### [DATASET EXTRACT]
************

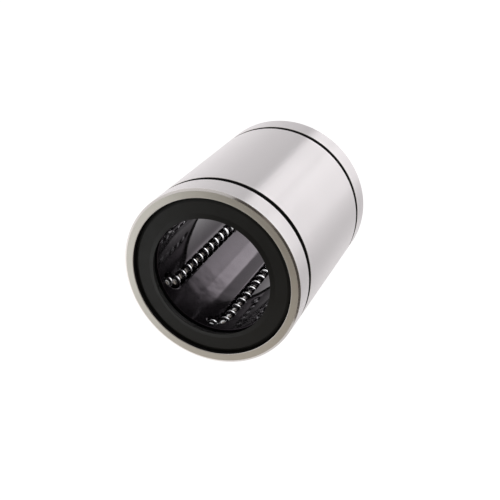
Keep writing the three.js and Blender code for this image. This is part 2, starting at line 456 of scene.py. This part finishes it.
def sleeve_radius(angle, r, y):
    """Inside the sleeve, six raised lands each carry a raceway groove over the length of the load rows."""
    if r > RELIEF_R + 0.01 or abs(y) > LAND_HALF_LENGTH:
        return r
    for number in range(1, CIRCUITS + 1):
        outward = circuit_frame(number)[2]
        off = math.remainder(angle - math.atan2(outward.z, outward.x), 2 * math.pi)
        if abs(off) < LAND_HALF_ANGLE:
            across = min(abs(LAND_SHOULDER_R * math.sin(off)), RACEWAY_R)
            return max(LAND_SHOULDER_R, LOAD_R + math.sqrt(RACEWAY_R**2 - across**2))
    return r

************

### [DIRECTIONS]
Can you reproduce all the material exactly?

### [THE SOLUTION]
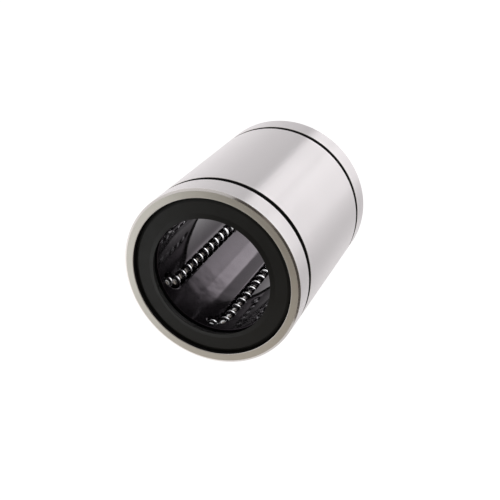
Keep writing the three.js and Blender code for this image. This is part 2, starting at line 456 of scene.py. This part finishes it.
def sleeve_radius(angle, r, y):
    """Inside the sleeve, six raised lands each carry a raceway groove over the length of the load rows."""
    if r > RELIEF_R + 0.01 or abs(y) > LAND_HALF_LENGTH:
        return r
    for number in range(1, CIRCUITS + 1):
        outward = circuit_frame(number)[2]
        off = math.remainder(angle - math.atan2(outward.z, outward.x), 2 * math.pi)
        if abs(off) < LAND_HALF_ANGLE:
            across = min(abs(LAND_SHOULDER_R * math.sin(off)), RACEWAY_R)
            return max(LAND_SHOULDER_R, LOAD_R + math.sqrt(RACEWAY_R**2 - across**2))
    return r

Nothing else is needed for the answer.